In termini politici, Wojtyla si propone come garante della pax religiosa agli occhi dei potentati occidentali. Di fronte al dilagare degli integralismi - conseguenza logica, nonché risposta forte all'occidentalizzazione selvaggia cui sono sottoposti i paesi poveri - il pontefice di Roma vorrebbe accreditarsi come mediatore e indispensabile tutore del dialogo.
Non è un caso quindi che, soprattutto dopo la caduta del comunismo, gli appelli all'unità si siano fatti più intensi, incarnandosi nella già citata enciclica Ut unum sint (1995) e in una serie di concilianti "autocritiche" sull'operato della Chiesa nei confronti dell'alterità religiosa.
E vale la pena ricordare che Giovanni Paolo II ha avuto parole di riguardo perfino per buddhisti e induisti. A questo proposito le sue dichiarazioni risultano quasi "spregiudicate":

La Rivelazione cristiana, sin dall'inizio, ha rivolto alla storia spirituale dell'uomo uno sguardo in cui entrano in qualche modo tutte le religioni, mostrando l'unità del genere umano riguardo agli eterni e ultimi destini dell'uomo. (Varcare la soglia della speranza, op. cit., p. 87).

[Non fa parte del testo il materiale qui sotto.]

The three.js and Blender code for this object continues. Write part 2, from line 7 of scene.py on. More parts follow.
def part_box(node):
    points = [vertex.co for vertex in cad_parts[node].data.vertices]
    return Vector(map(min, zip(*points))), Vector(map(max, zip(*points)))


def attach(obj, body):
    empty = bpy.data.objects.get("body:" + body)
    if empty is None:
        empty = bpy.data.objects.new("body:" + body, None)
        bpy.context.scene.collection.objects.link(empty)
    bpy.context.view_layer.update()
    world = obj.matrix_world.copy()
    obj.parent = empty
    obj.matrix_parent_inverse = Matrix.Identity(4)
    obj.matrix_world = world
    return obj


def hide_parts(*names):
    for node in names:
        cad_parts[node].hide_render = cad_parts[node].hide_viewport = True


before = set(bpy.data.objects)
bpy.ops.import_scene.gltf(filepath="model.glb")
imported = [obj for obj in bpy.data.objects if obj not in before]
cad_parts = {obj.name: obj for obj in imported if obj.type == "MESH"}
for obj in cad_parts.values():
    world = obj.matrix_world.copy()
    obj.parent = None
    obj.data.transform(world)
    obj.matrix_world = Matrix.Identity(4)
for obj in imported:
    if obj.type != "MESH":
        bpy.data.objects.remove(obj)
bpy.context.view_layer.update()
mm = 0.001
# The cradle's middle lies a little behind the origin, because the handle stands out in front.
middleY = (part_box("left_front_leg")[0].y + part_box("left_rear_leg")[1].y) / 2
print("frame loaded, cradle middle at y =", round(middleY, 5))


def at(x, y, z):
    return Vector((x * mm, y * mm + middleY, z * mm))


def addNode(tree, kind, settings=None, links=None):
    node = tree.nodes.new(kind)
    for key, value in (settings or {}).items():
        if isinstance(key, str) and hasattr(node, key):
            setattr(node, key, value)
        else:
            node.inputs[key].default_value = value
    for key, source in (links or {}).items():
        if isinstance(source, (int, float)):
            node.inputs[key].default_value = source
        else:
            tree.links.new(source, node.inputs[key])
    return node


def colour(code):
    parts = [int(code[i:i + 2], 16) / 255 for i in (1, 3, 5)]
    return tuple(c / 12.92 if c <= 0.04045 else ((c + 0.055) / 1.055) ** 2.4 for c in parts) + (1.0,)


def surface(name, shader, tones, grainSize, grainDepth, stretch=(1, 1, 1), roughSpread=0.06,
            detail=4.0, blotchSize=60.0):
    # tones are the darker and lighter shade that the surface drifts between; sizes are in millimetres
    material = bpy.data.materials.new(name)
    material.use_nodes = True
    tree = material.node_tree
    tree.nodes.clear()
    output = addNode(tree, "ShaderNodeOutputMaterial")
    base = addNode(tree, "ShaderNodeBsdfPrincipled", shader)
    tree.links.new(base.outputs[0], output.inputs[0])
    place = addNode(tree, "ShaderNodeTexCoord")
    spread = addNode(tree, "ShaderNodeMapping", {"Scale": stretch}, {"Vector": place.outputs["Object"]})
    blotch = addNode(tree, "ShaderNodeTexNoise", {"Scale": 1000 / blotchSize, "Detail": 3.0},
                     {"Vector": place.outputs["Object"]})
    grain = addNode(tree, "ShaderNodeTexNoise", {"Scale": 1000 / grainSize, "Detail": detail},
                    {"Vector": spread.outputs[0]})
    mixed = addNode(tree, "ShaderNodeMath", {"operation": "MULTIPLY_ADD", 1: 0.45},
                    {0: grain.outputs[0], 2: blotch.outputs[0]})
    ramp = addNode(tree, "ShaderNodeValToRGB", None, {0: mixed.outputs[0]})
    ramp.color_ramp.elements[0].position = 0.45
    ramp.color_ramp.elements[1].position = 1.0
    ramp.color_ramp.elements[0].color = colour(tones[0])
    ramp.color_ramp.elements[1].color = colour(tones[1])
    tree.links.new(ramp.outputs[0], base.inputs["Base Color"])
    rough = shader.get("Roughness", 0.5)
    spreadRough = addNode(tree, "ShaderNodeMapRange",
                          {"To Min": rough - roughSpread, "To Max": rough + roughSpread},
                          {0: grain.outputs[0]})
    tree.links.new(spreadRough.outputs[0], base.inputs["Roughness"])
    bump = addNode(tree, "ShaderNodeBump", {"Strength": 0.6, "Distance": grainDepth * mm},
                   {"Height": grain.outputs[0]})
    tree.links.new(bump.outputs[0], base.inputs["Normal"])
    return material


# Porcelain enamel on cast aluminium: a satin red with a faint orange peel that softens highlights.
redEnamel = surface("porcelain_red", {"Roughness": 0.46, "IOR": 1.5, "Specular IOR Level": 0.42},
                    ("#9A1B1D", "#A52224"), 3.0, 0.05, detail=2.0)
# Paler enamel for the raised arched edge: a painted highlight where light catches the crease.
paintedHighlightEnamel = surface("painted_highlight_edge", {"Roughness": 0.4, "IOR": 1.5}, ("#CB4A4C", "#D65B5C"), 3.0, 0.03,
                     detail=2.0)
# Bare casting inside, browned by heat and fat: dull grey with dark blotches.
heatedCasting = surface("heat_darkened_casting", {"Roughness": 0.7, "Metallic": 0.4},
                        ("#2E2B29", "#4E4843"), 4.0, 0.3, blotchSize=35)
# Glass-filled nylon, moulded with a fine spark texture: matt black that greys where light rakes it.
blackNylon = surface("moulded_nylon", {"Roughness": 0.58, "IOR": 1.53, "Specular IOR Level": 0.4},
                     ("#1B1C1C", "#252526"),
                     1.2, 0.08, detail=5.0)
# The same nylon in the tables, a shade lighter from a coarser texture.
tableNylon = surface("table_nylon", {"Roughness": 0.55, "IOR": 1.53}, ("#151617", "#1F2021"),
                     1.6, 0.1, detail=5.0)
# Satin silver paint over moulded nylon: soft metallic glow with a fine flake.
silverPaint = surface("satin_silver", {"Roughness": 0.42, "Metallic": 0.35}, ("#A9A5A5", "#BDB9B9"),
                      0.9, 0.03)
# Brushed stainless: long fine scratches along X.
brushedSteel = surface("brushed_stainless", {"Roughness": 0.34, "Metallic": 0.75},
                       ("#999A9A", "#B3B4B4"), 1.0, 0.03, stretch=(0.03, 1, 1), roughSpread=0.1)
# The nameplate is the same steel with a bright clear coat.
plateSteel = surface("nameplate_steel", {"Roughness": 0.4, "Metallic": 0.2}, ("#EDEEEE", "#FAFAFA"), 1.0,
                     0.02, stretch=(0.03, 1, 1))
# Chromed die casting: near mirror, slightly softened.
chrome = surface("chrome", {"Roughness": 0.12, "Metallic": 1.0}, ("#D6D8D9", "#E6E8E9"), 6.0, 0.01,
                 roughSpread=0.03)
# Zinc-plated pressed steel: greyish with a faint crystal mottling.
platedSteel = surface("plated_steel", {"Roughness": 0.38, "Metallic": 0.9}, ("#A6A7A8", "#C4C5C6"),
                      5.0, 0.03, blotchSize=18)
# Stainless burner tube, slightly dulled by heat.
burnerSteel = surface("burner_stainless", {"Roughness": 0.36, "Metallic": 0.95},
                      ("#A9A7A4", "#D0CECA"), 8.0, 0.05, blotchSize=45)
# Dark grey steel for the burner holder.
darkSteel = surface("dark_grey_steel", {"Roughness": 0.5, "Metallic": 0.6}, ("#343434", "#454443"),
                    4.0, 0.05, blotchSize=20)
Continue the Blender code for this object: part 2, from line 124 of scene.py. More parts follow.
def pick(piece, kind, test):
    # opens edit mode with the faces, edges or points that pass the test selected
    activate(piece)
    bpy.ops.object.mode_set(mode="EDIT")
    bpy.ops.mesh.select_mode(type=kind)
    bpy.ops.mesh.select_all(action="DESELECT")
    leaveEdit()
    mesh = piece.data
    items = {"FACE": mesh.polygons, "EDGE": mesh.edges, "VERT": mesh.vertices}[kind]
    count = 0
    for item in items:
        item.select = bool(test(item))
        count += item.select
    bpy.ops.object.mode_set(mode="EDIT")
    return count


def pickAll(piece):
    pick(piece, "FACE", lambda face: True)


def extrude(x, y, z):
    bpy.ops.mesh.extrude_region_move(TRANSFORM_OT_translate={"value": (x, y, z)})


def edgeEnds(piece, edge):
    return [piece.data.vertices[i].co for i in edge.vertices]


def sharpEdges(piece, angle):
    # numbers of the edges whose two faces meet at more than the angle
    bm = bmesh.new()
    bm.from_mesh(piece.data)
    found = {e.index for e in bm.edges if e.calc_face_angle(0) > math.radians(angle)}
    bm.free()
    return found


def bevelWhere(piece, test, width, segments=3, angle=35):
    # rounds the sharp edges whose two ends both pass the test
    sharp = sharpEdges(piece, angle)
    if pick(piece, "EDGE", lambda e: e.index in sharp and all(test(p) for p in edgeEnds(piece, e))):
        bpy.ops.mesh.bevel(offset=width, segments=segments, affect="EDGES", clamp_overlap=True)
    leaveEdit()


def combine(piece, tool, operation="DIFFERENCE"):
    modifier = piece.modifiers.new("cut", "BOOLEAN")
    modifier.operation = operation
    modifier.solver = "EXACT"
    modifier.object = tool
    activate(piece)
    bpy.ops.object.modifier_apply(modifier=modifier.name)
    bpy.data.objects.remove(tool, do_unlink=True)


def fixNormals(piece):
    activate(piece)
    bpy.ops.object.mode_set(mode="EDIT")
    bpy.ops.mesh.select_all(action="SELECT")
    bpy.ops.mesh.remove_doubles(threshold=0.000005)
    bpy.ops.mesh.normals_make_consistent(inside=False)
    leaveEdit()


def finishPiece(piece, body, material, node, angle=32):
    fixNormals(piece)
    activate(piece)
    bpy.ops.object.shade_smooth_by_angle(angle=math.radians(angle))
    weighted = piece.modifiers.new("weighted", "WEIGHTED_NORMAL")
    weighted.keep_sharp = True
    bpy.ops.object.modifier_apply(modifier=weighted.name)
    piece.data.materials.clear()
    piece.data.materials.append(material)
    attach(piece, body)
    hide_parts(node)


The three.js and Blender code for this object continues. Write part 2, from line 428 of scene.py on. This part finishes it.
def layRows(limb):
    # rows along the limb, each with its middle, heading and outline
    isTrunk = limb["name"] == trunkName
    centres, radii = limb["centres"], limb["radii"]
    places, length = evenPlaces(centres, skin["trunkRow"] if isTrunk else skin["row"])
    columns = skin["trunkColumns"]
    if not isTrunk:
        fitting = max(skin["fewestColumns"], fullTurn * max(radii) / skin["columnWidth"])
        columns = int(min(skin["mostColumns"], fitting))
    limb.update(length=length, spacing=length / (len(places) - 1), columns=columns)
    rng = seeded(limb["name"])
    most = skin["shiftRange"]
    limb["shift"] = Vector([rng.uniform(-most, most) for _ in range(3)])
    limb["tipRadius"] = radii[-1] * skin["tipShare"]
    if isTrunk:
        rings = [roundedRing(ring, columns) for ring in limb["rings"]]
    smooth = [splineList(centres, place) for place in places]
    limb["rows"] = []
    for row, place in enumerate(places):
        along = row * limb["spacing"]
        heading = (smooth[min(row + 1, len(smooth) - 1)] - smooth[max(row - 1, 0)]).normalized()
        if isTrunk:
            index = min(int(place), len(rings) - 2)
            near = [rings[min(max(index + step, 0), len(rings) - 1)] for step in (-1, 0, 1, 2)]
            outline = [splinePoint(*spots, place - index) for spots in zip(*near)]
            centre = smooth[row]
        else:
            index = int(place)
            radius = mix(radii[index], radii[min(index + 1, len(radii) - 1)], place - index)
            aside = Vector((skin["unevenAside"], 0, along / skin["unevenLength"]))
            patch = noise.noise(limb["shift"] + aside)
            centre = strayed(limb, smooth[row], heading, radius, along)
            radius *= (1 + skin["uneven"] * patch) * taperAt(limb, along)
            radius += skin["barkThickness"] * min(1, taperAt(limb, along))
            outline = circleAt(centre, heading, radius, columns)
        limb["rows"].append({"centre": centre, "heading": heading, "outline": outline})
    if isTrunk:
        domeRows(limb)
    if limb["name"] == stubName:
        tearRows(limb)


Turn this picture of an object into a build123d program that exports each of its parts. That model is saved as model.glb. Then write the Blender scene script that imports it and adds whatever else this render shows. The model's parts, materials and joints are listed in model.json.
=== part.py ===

Le parole del Concilio richiamano alla convinzione, da tanto tempo radicata nella tradizione, dell'esistenza dei cosiddetti semina Verbi (semi del Verbo), presenti in tutte le religioni. Consapevole di ciò, la Chiesa cerca di individuarli in queste grandi tradizioni dell'Estremo Oriente, per tracciare, sullo sfondo delle necessità del mondo contemporaneo, una sorta di via comune. (Ibidem, p. 89).

Il discorso è chiaro: sono gli atei occidentali, razionalisti, decadenti e nihilisti che devono sentire sul collo la pressione, non soltanto sociale, ma anche religiosa, degli altri quattro quinti della popolazione mondiale. Il fronte d'attacco deve concentrarsi contro la cultura laica come "responsabile" del privilegio dell'Occidente.